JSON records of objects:

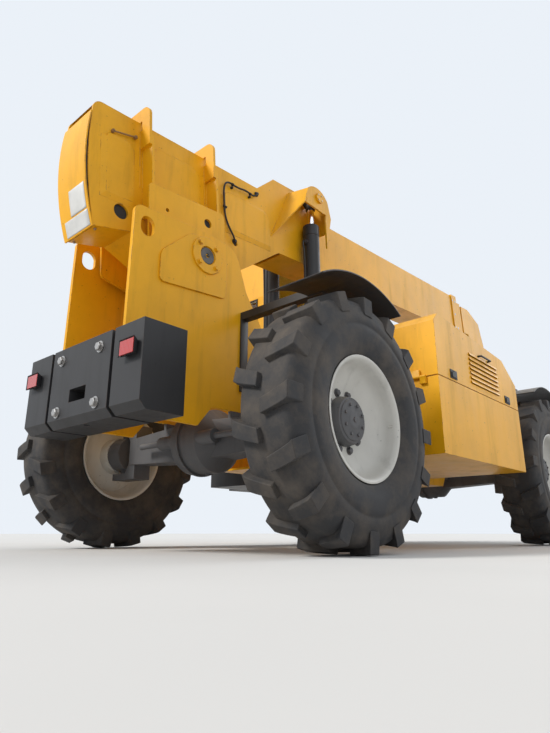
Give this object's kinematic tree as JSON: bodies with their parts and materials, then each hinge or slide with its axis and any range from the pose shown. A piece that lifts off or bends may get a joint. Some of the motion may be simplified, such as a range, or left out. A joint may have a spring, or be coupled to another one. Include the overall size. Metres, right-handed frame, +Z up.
{
  "type": "telehandler",
  "caption": "Telescopic handler with a telescoping boom on a pivot at the rear, cab at one side, engine pod at the other, lift rams beside the boom, steered wheels and a fork carriage.",
  "frame": {"origin": "on the ground under the middle of the machine's box", "axes": "+X to the front along the machine, +Y to its left, +Z up"},
  "size_m": [7.6476, 2.435, 2.8811],
  "materials": {
    "paint": "gloss orange-yellow machine paint",
    "dark_paint": "satin near-black paint",
    "axle_paint": "painted casting",
    "rim_paint": "satin pale paint",
    "tyre": "moulded tyre rubber",
    "chrome_rod": "hard chrome",
    "pin_steel": "turned steel",
    "hot_steel": "heat-darkened steel",
    "fork_steel": "black forged steel",
    "glass": "clear toughened glass",
    "lamp": "clear lens in a black body",
    "seat_cover": "woven seat cloth",
    "cab_plastic": "grained dark plastic"
  },
  "bodies": {
    "chassis": {"frame_plate_right": "paint", "frame_plate_left": "paint", "frame_cross": "paint", "counterweight": "dark_paint", "axle_front": "axle_paint", "axle_rear": "axle_paint", "engine_pod": "paint", "engine_block": "dark_paint", "tank": "dark_paint", "cab_shell": "paint", "cab_glass": "glass", "seat": "seat_cover", "controls": "cab_plastic", "mudguards": "dark_paint", "lamps": "lamp", "chassis_pins": "pin_steel", "exhaust": "hot_steel"},
    "bonnet": {"engine_bonnet": "paint"},
    "door": {"cab_door": "paint", "door_glass": "glass"},
    "boom": {"boom_outer": "paint", "boom_tail_cover": "paint", "boom_pins": "pin_steel", "ram_brackets": "paint", "boom_line": "dark_paint"},
    "boom_mid": {"boom_mid": "paint"},
    "boom_inner": {"boom_inner": "paint", "nose_pins": "pin_steel"},
    "carriage": {"fork_carriage": "dark_paint", "forks": "fork_steel"},
    "tilt_barrel": {"tilt_barrel": "dark_paint"},
    "tilt_rod": {"tilt_rod": "chrome_rod"},
    "knuckle_front_left": {"knuckle_front_left": "axle_paint"},
    "wheel_front_left": {"rim_front_left": "rim_paint", "tyre_front_left": "tyre"},
    "knuckle_front_right": {"knuckle_front_right": "axle_paint"},
    "wheel_front_right": {"rim_front_right": "rim_paint", "tyre_front_right": "tyre"},
    "knuckle_rear_left": {"knuckle_rear_left": "axle_paint"},
    "wheel_rear_left": {"rim_rear_left": "rim_paint", "tyre_rear_left": "tyre"},
    "knuckle_rear_right": {"knuckle_rear_right": "axle_paint"},
    "wheel_rear_right": {"rim_rear_right": "rim_paint", "tyre_rear_right": "tyre"},
    "lift_barrel_right": {"lift_barrel_right": "dark_paint"},
    "lift_rod_right": {"lift_rod_right": "chrome_rod"},
    "lift_barrel_left": {"lift_barrel_left": "dark_paint"},
    "lift_rod_left": {"lift_rod_left": "chrome_rod"}
  },
  "joints": [
    {"name": "steer_front_left", "type": "hinge", "parent": "chassis", "child": "knuckle_front_left", "pos_m": [0.36245, 0.86, 0.645], "axis": [0, 0, 1], "range_deg": [-35, 35]},
    {"name": "spin_front_left", "type": "hinge", "parent": "knuckle_front_left", "child": "wheel_front_left", "pos_m": [0.36245, 1.045, 0.645], "axis": [0, 1, 0], "continuous": true},
    {"name": "steer_front_right", "type": "hinge", "parent": "chassis", "child": "knuckle_front_right", "pos_m": [0.36245, -0.86, 0.645], "axis": [0, 0, 1], "range_deg": [-35, 35]},
    {"name": "spin_front_right", "type": "hinge", "parent": "knuckle_front_right", "child": "wheel_front_right", "pos_m": [0.36245, -1.045, 0.645], "axis": [0, 1, 0], "continuous": true},
    {"name": "steer_rear_left", "type": "hinge", "parent": "chassis", "child": "knuckle_rear_left", "pos_m": [-2.73755, 0.86, 0.645], "axis": [0, 0, 1], "range_deg": [-35, 35]},
    {"name": "spin_rear_left", "type": "hinge", "parent": "knuckle_rear_left", "child": "wheel_rear_left", "pos_m": [-2.73755, 1.045, 0.645], "axis": [0, 1, 0], "continuous": true},
    {"name": "steer_rear_right", "type": "hinge", "parent": "chassis", "child": "knuckle_rear_right", "pos_m": [-2.73755, -0.86, 0.645], "axis": [0, 0, 1], "range_deg": [-35, 35]},
    {"name": "spin_rear_right", "type": "hinge", "parent": "knuckle_rear_right", "child": "wheel_rear_right", "pos_m": [-2.73755, -1.045, 0.645], "axis": [0, 1, 0], "continuous": true},
    {"name": "boom_lift", "type": "hinge", "parent": "chassis", "child": "boom", "pos_m": [-3.06755, 0, 1.706], "axis": [0, -1, 0], "range_deg": [-8.5, 63.5]},
    {"name": "boom_mid_slide", "type": "slide", "parent": "boom", "child": "boom_mid", "axis": [0.9969, 0, 0.0785], "range_m": [0, 3.2]},
    {"name": "boom_inner_slide", "type": "slide", "parent": "boom_mid", "child": "boom_inner", "axis": [0.9969, 0, 0.0785], "range_m": [0, 3.21]},
    {"name": "lift_barrel_right_pivot", "type": "hinge", "parent": "chassis", "child": "lift_barrel_right", "pos_m": [-1.86755, -0.216, 0.76], "axis": [0, -1, 0], "range_deg": [-4.83, 32.88]},
    {"name": "lift_rod_right_slide", "type": "slide", "parent": "lift_barrel_right", "child": "lift_rod_right", "axis": [-0.0112, 0, 0.9999], "range_m": [-0.1415, 1.0246]},
    {"name": "lift_barrel_left_pivot", "type": "hinge", "parent": "chassis", "child": "lift_barrel_left", "pos_m": [-1.86755, 0.216, 0.76], "axis": [0, -1, 0], "range_deg": [-4.83, 32.88]},
    {"name": "lift_rod_left_slide", "type": "slide", "parent": "lift_barrel_left", "child": "lift_rod_left", "axis": [-0.0112, 0, 0.9999], "range_m": [-0.1415, 1.0246]},
    {"name": "carriage_tilt", "type": "hinge", "parent": "boom_inner", "child": "carriage", "pos_m": [2.24383, 0, 1.19615], "axis": [0, 1, 0], "range_deg": [-24, 100]},
    {"name": "tilt_barrel_pivot", "type": "hinge", "parent": "boom_inner", "child": "tilt_barrel", "pos_m": [1.89951, 0, 2.26334], "axis": [0, -1, 0], "range_deg": [-2.5, 0.98]},
    {"name": "tilt_rod_slide", "type": "slide", "parent": "tilt_barrel", "child": "tilt_rod", "axis": [0.4695, 0, -0.8829], "range_m": [-0.0804, 0.3192]},
    {"name": "cab_door_hinge", "type": "hinge", "parent": "chassis", "child": "door", "pos_m": [-1.66555, 1.201, 1.6], "axis": [0, 0, 1], "range_deg": [0, 90]},
    {"name": "bonnet_hinge", "type": "hinge", "parent": "chassis", "child": "bonnet", "pos_m": [-1.89955, -0.75265, 1.053], "axis": [0, -1, 0], "range_deg": [0, 55]}
  ],
  "couplings": [
    {"joint": "steer_front_right", "follows": "steer_front_left", "ratio": 1},
    {"joint": "steer_rear_right", "follows": "steer_rear_left", "ratio": 1},
    {"joint": "boom_inner_slide", "follows": "boom_mid_slide", "ratio": 1},
    {"joint": "lift_barrel_right_pivot", "follows": "boom_lift", "ratio": 0.51},
    {"joint": "lift_rod_right_slide", "follows": "boom_lift", "m_per_rad": 0.92},
    {"joint": "lift_barrel_left_pivot", "follows": "boom_lift", "ratio": 0.51},
    {"joint": "lift_rod_left_slide", "follows": "boom_lift", "m_per_rad": 0.92},
    {"joint": "tilt_barrel_pivot", "follows": "carriage_tilt", "ratio": -0.02},
    {"joint": "tilt_rod_slide", "follows": "carriage_tilt", "m_per_rad": 0.18}
  ]
}
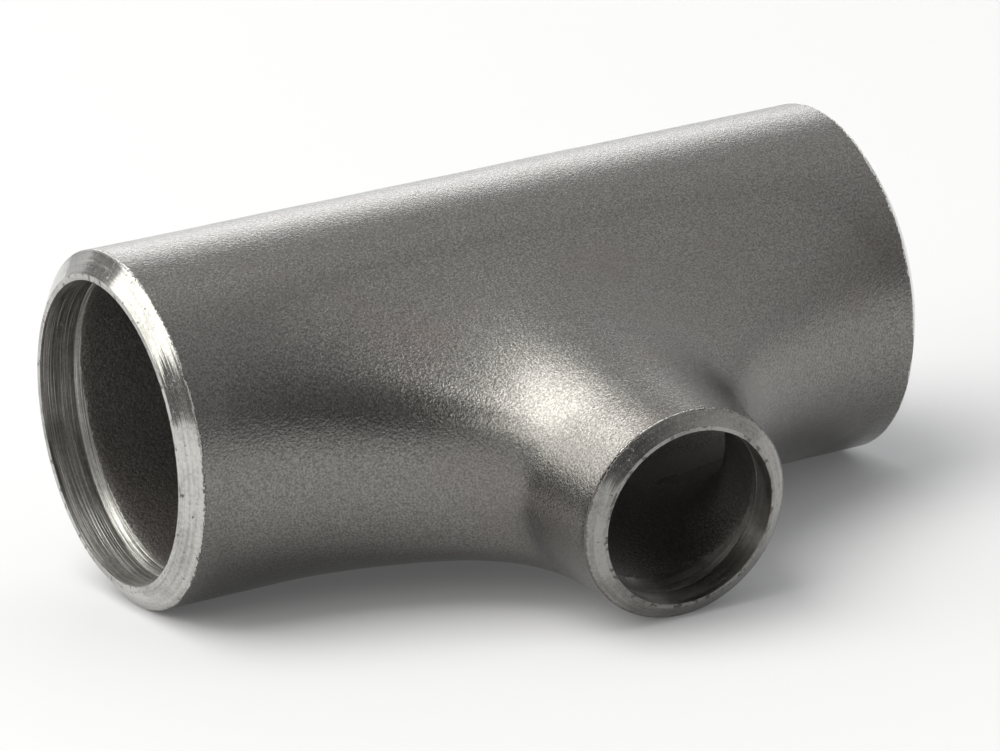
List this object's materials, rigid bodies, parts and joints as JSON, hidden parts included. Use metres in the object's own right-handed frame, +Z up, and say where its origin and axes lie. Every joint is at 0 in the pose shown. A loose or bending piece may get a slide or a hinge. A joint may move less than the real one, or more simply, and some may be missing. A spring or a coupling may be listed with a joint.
{
  "type": "reducing tee",
  "caption": "Butt-weld reducing tee: a straight run with bevelled ends and a smaller branch drawn out square to it through smooth flared shoulders.",
  "frame": {"origin": "where the axis of the run crosses the axis of the branch", "axes": "+X along the run, +Z up as the tee lies at rest, the branch leaves towards -Y and slopes down by 10.3 degrees"},
  "size_m": [0.0774, 0.0566, 0.0337],
  "materials": {
    "steel": "blasted raw skin, bright turned ends"
  },
  "bodies": {
    "root": {"tee_body": "steel"}
  },
  "joints": []
}
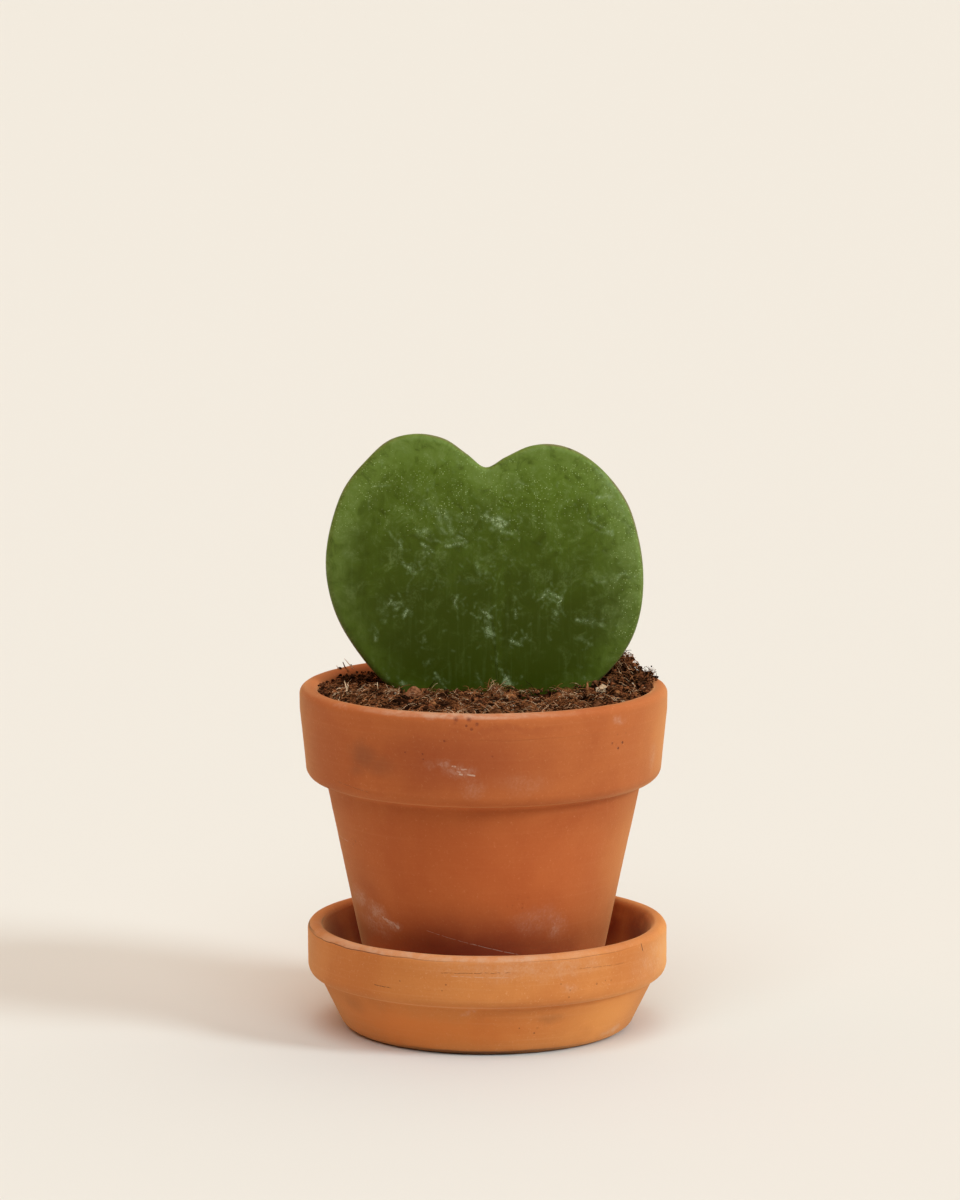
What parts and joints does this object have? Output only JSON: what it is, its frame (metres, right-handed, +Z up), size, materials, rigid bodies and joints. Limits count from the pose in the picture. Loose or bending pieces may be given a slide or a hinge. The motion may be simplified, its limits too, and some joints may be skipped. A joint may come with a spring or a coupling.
{
  "type": "potted hoya plant",
  "caption": "Heart-shaped hoya leaf standing in potting soil in a banded terracotta pot on a terracotta saucer.",
  "frame": {"origin": "centre of the saucer's flat base, on the table", "axes": "+Z up, the leaf's broad face looks along -Y, +X to the viewer's right"},
  "size_m": [0.0901, 0.09, 0.146],
  "materials": {
    "saucer_clay": "unglazed light orange terracotta, matte",
    "pot_clay": "unglazed brownish orange terracotta, matte, with pale lime stains",
    "soil": "damp brown coir and peat soil, rough and matte",
    "leaf": "thick waxy green succulent leaf, soft gloss, with chalky water marks",
    "bark": "reddish-brown bark, matte",
    "perlite": "off-white porous grain, matte"
  },
  "bodies": {
    "root": {"saucer": "saucer_clay", "pot": "pot_clay", "soil": "soil", "hoya_leaf": "leaf", "bark_lump": "bark", "perlite_chip": "perlite"}
  },
  "joints": []
}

* [PROMPT]
Starting at the line with "List this object's", copy every line up to and including the last one in the entries above.

* [TASK SOLUTION]
List this object's materials, rigid bodies, parts and joints as JSON, hidden parts included. Use metres in the object's own right-handed frame, +Z up, and say where its origin and axes lie. Every joint is at 0 in the pose shown. A loose or bending piece may get a slide or a hinge. A joint may move less than the real one, or more simply, and some may be missing. A spring or a coupling may be listed with a joint.
{
  "type": "reducing tee",
  "caption": "Butt-weld reducing tee: a straight run with bevelled ends and a smaller branch drawn out square to it through smooth flared shoulders.",
  "frame": {"origin": "where the axis of the run crosses the axis of the branch", "axes": "+X along the run, +Z up as the tee lies at rest, the branch leaves towards -Y and slopes down by 10.3 degrees"},
  "size_m": [0.0774, 0.0566, 0.0337],
  "materials": {
    "steel": "blasted raw skin, bright turned ends"
  },
  "bodies": {
    "root": {"tee_body": "steel"}
  },
  "joints": []
}
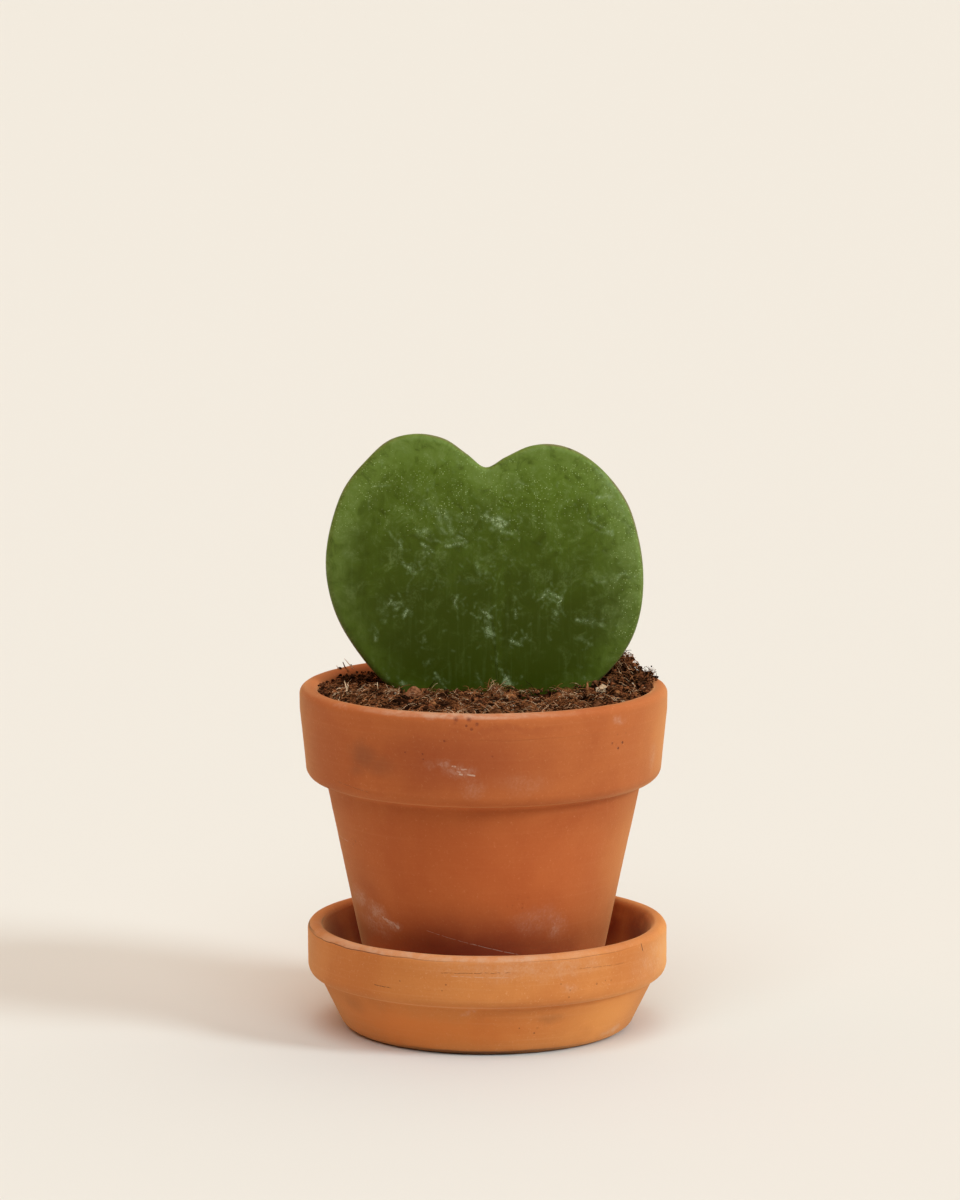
What parts and joints does this object have? Output only JSON: what it is, its frame (metres, right-handed, +Z up), size, materials, rigid bodies and joints. Limits count from the pose in the picture. Loose or bending pieces may be given a slide or a hinge. The motion may be simplified, its limits too, and some joints may be skipped. A joint may come with a spring or a coupling.
{
  "type": "potted hoya plant",
  "caption": "Heart-shaped hoya leaf standing in potting soil in a banded terracotta pot on a terracotta saucer.",
  "frame": {"origin": "centre of the saucer's flat base, on the table", "axes": "+Z up, the leaf's broad face looks along -Y, +X to the viewer's right"},
  "size_m": [0.0901, 0.09, 0.146],
  "materials": {
    "saucer_clay": "unglazed light orange terracotta, matte",
    "pot_clay": "unglazed brownish orange terracotta, matte, with pale lime stains",
    "soil": "damp brown coir and peat soil, rough and matte",
    "leaf": "thick waxy green succulent leaf, soft gloss, with chalky water marks",
    "bark": "reddish-brown bark, matte",
    "perlite": "off-white porous grain, matte"
  },
  "bodies": {
    "root": {"saucer": "saucer_clay", "pot": "pot_clay", "soil": "soil", "hoya_leaf": "leaf", "bark_lump": "bark", "perlite_chip": "perlite"}
  },
  "joints": []
}